La última vez
Estoy sentada a la sombra en una silla de la casa del campo. Tengo un libro entre manos y, mientras leo, oigo a las cigarras cantar en una inequívoca señal de que aún hace calor, aunque no es sofocante: el calendario ya se ha comido la mitad de septiembre, pero me sigue apeteciendo enfundarme el bañador de rayas rojas y dejar que el aire del campo me envuelva. Veo algunos olivos y un par de libélulas rojizas sobrevuelan el agua de la piscina, que refleja en formas desiguales las copas de los árboles. Una suave brisilla cálida acaricia mis brazos y mis mejillas y me trae el olor de la tierra y pienso en que si pudiera detener el tiempo, este sería un momento perfecto. Los sonidos, los olores, la sensación de verano eterno. Todo me hace querer presionar el botón de pausa y quedarme a vivir en este momento. ¿Tengo ese poder? Cierro los ojos, aprieto los párpados, la luz que los atraviesa se oscurece. Los abro, deslumbrada, y veo pasar una mariposa blanca y pequeña. Qué pocas mariposas se ven ya, pienso, y me recuerda lo efímero de las cosas. No, no tengo ese poder.
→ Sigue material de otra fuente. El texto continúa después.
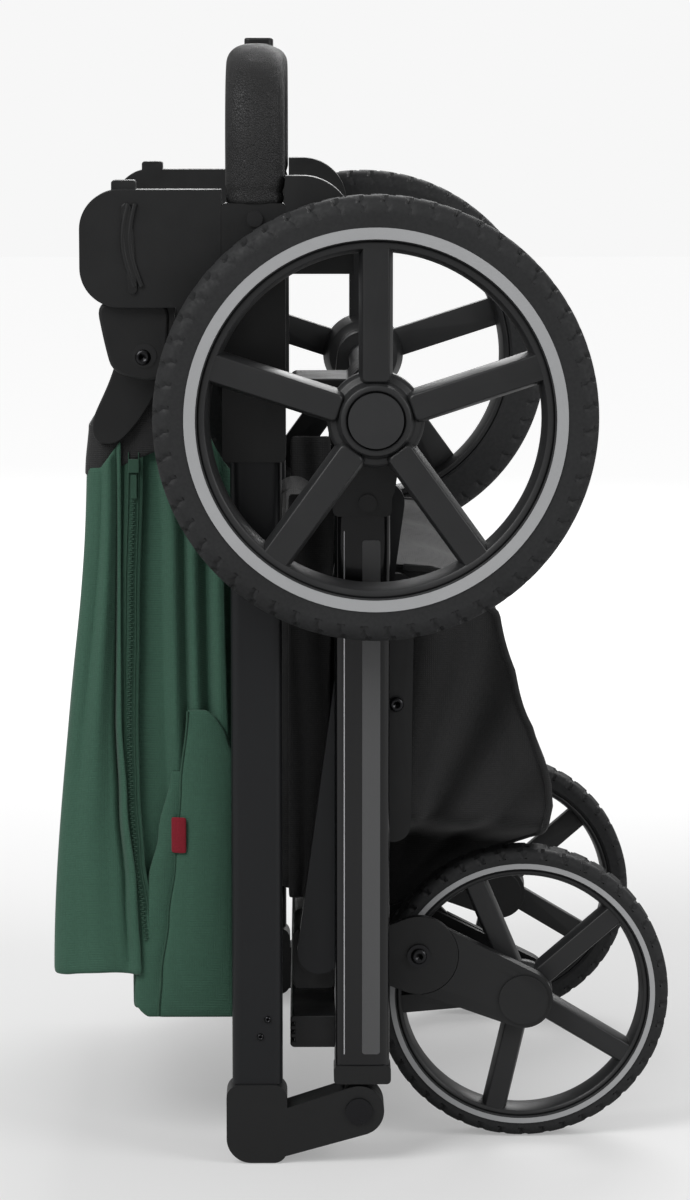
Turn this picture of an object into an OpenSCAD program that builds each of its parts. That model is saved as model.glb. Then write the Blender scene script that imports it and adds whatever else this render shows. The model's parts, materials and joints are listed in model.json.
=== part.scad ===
// Folded stroller standing on its fold hinges and its front wheels.
// +X points to the front wheels, +Z is up, Y runs across the width, left is -Y.

/* [Rear wheels] */
// Diameter of a rear wheel over its tyre
rear_d = 290; // [240:1:340]
// Distance between the middles of the rear wheels
rear_track = 564; // [556:1:640]
// Width of a rear tyre
rear_tyre_w = 42; // [32:1:42]
// Radial depth of a rear tyre
rear_tyre_h = 29; // [20:1:34]
// Radius of a rear axle
rear_axle_r = 6; // [4:0.5:8]
// Height of the rear axle above the ground
rear_axle_z = 508; // [490:1:560]

/* [Front wheels] */
// Diameter of a front wheel over its tyre
front_d = 202; // [180:1:206]
// Distance between the middles of the front wheels
front_track = 344; // [330:1:350]
// Width of a front tyre
front_tyre_w = 32; // [24:1:34]
// Radial depth of a front tyre
front_tyre_h = 14; // [10:1:18]
// Radius of a front axle
front_axle_r = 4; // [3:0.5:6]
// Number of spokes in each wheel
spokes = 5; // [3:1:7]

/* [Frame] */
// Width over the side tubes
frame_w = 500; // [490:1:510]
// Thickness of the side tubes across the width
tube_t = 22; // [18:1:24]
// Wall of the side tubes
tube_wall = 2; // [1.2:0.1:3]
// Depth of a handle tube from front to back
handle_tube_w = 34; // [28:1:36]
// Depth of a leg tube from front to back
leg_tube_w = 37; // [30:1:40]
// Height of the top of the handle tubes
handle_tube_top = 640; // [620:1:650]
// Radius of a main hinge pin
hinge_pin_r = 5; // [3:0.5:7]
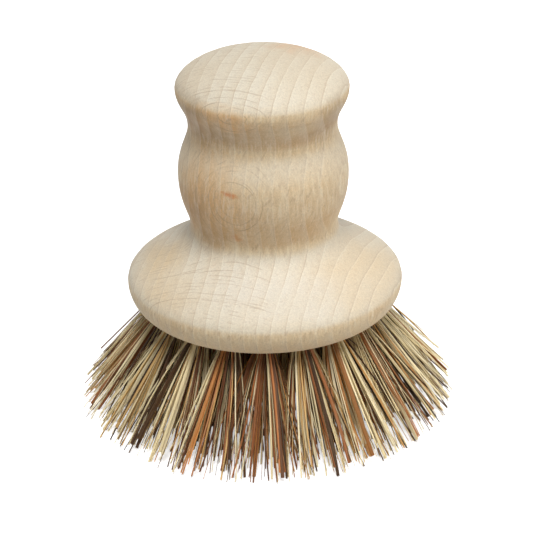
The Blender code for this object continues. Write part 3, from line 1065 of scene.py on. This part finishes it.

Me meto en la piscina, bajo por la escalera poco a poco. El agua fresca rozando mis pies, luego mis muslos, el escalofrío al llegar al vientre. Sumerjo la cabeza. Me quedo ahí, inerte, y al poco vuelvo a la superficie entre una nube de burbujas que salen de mi nariz. Hago un par de largos buceando; necesito limpiar muchas cosas en mi cabeza y no se me ocurre mejor manera: el silencio en el agua es envolvente, líquido, adaptable. Te deja sólo con lo esencial.
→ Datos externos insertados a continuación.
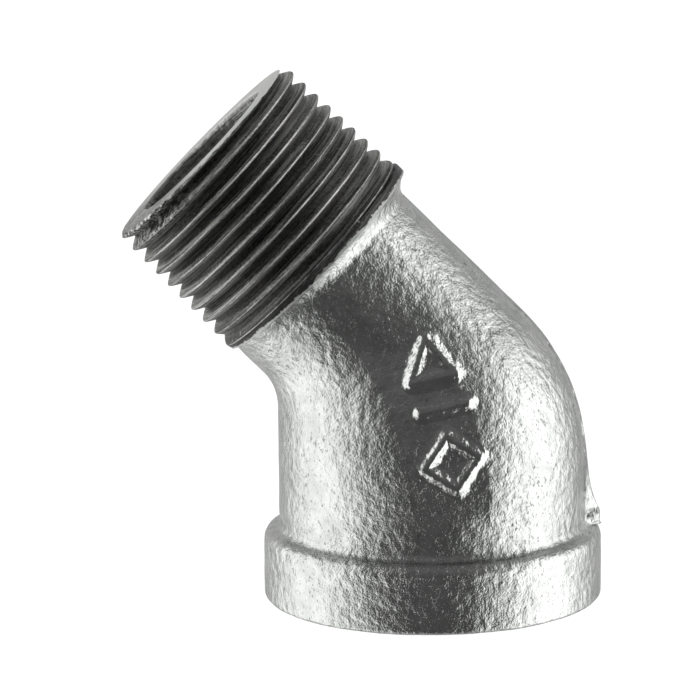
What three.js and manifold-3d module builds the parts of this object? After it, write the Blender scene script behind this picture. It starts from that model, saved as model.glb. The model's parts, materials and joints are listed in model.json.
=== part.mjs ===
// A 3/4 inch 45 degree street elbow: a galvanised malleable-iron pipe fitting with a taper-threaded
// spigot at one end and a banded, tapped socket at the other.
// The real fitting is one casting. It is divided here where its making divides it: the cast body,
// the band cast round the mouth, the tapped socket, the plain shoulder and threaded spigot that are
// turned on the casting, and the marks that stand on it.
// Millimetres, +Z up. The fitting stands on its band, and its bend lies in the XZ plane with the
// spigot leaning towards -X. The origin is the centre of the bounding box's underside.
import * as THREE from "three";
import { mergeVertices } from "three/addons/utils/BufferGeometryUtils.js";
import Module from "manifold-3d";

const wasm = await Module();
wasm.setup();

// Driving dimensions.
const BEND = Math.PI / 4; // angle that the spigot's axis makes with the socket's
const FACE_TO_CENTRE = 25.2; // mouth of the socket to where the two axes cross
const CENTRE_TO_END = 34.6; // where the axes cross to the spigot's end face
const SEAM = 0.1; // clearance between neighbouring regions of the one casting

const PITCH = 25.4 / 14; // 14 threads per inch
const TAPER = 1 / 32; // change of thread radius per unit of length, 1 in 16 on diameter
const THREAD_DEPTH = 0.72 * PITCH; // crest to root of a rounded 55 degree thread
const CREST_SHARE = 0.2; // share of the pitch that each blunted crest or root takes
const THREAD_SIDES = 36; // facets in one turn of a thread
const CUT_PAST = 1; // how far a cutting shape reaches past the face that it cuts

const BAND_RADIUS = 18.5;
const BAND_HEIGHT = 7.65;
const BAND_TOP_EASE = 1.2; // rounding of the band's upper outer edge
const BAND_FOOT_EASE = 0.5; // rounding of its lower outer edge
const TOP_EASE_STEPS = 4;
const FOOT_EASE_STEPS = 3;

const BODY_RADIUS = 16.7;
const BODY_SIDES = 40;
const BODY_STEPS = 26;
const THROAT_FILLET = 6.1; // radius of the concave side of the bend
const HEEL_RADIUS = 23.3; // radius of the convex side of the bend
const NECK_THROAT = 12.75; // neck to spigot axis, on the throat side
const NECK_HEEL = 11.7; // neck to spigot axis, on the heel side
const FOOT_FLARE = 0.7; // how far the body spreads where it meets the band
const FOOT_FLARE_HEIGHT = 1.1;
const HEEL_RIB = 1.7; // how far the rib down the heel stands out where it meets the band
const HEEL_RIB_FULL = 9.1; // height up to which it does so
const HEEL_RIB_FADE = 2.9; // height over which it falls to about a third
const HEEL_RIB_SHARPNESS = 50; // higher is narrower

const CAVITY_RADIUS = 13; // waterway above the tapped socket
const CAVITY_THROAT_FILLET = 3.9;
const CAVITY_HEEL_RADIUS = 19.4;
const CAVITY_SIDES = 36;
const CAVITY_STEPS = 18;
const BORE_RADIUS = 8.45; // waterway through the spigot

const SOCKET_RADIUS = 14.4; // outside of the tapped region
const SOCKET_DEPTH = 14.2;
const FEMALE_MAJOR = 13.22; // radius at the bottom of the internal thread, at the mouth
const MOUTH_CHAMFER_RADIUS = 13.7;

const SHOULDER_FROM = 15.8; // along the spigot's axis from where the axes cross
const SHOULDER_TO = 17.55;
const SHOULDER_SPREAD = [0, 0.1, 0.32, 0.68, 1]; // share of its spread at even steps along it
const RIM_TO = 18.8; // end of the casting's uncut rim, which the last turn of thread runs into
const RIM_RADIUS = 13.1;
const RIM_OFFSET = 0.5; // the casting's rim stands off the thread's axis, towards the heel
const SPIGOT_END_RADIUS = 12.85; // thread crest at the end face
const FIRST_CREST = 33.55; // height of the ridge nearest the end face, on the heel side
const END_CHAMFER = 0.45;
const BORE_CHAMFER = 0.4;
const RUNOUT = 1.5 * PITCH; // length over which the spigot's thread fades out
const RUNOUT_DEPTH = 0.15; // share of the full depth that is left where the fade ends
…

Últimamente estoy cerrando muchas cosas y estos pequeños rituales resultan tremendamente simbólicos y eficaces para eliminar impurezas. Tanto sirve nadar, como una ducha caliente o cerrar —literalmente— una puerta con llave. Esto último lo hice hace un par de días y fue tan duro como liberador. Intenté, y lo sigo haciendo, agradecer. Justo antes, por el azar que a veces nos lanza la vida, entré en una librería a la que no tenía pensado entrar y me compré una novela que no tenía pensado comprar: Las gratitudes, de Delphine de Vigan. Puede que fuese el título del libro (que luego introduje en mi bolso para dejarlo allí sin abrir) el que me inspiró a agradecer y no a odiar. Más tarde, frente a los mismos árboles que estoy mirando ahora, empecé a leer. Era una noche como lo suelen ser a finales de septiembre: agradable, algo fresca. Había dado la vuelta sólo a ocho o nueve páginas y, de nuevo, el azar volvió a sacudirme:
Cierra al salir la puerta de su apartamento, la misma que ha cerrado cientos de veces, pero hoy sabe que será la última. Insiste en meter ella misma la llave en la cerradura y darle la vuelta. Sabe que no volverá. Que no hará nunca más esos gestos tantas veces repetidos [...]. Pero, en realidad, sabe perfectamente que está soltando amarras.
¿Sabía la autora cuando escribió esto que, en algún momento, en algún lugar del mundo, una chica se empeñaría en meter ella misma la llave en la cerradura y darle la vuelta sabiendo que esa vez sería la última? ¿Que utilizaba ese portazo para cerrar, literal y simbólicamente? Las cosas que nos ocurren ya le han ocurrido antes a alguien. Y le ocurrirán después a otros. No es de extrañar que en un afán de hablar de la vida, encontremos similitudes. Da igual si queremos llamarlas señales o casualidades. ¿Lo son? ¿Acaso importa?
Hay tan pocas veces que sabemos con certeza que será la última. El último beso a un amor, la última comida con tus amigos, el último abrazo a una madre. Ahí nadie te avisa. Echo un último vistazo. Digo adiós en voz alta, aunque nadie me oye. Cierro la puerta. Giro la llave.
Al día siguiente compro melocotones en el mercado y el tendero me sonríe, como siempre. Todo sigue igual, menos yo. Es más fácil de lo que pensaba.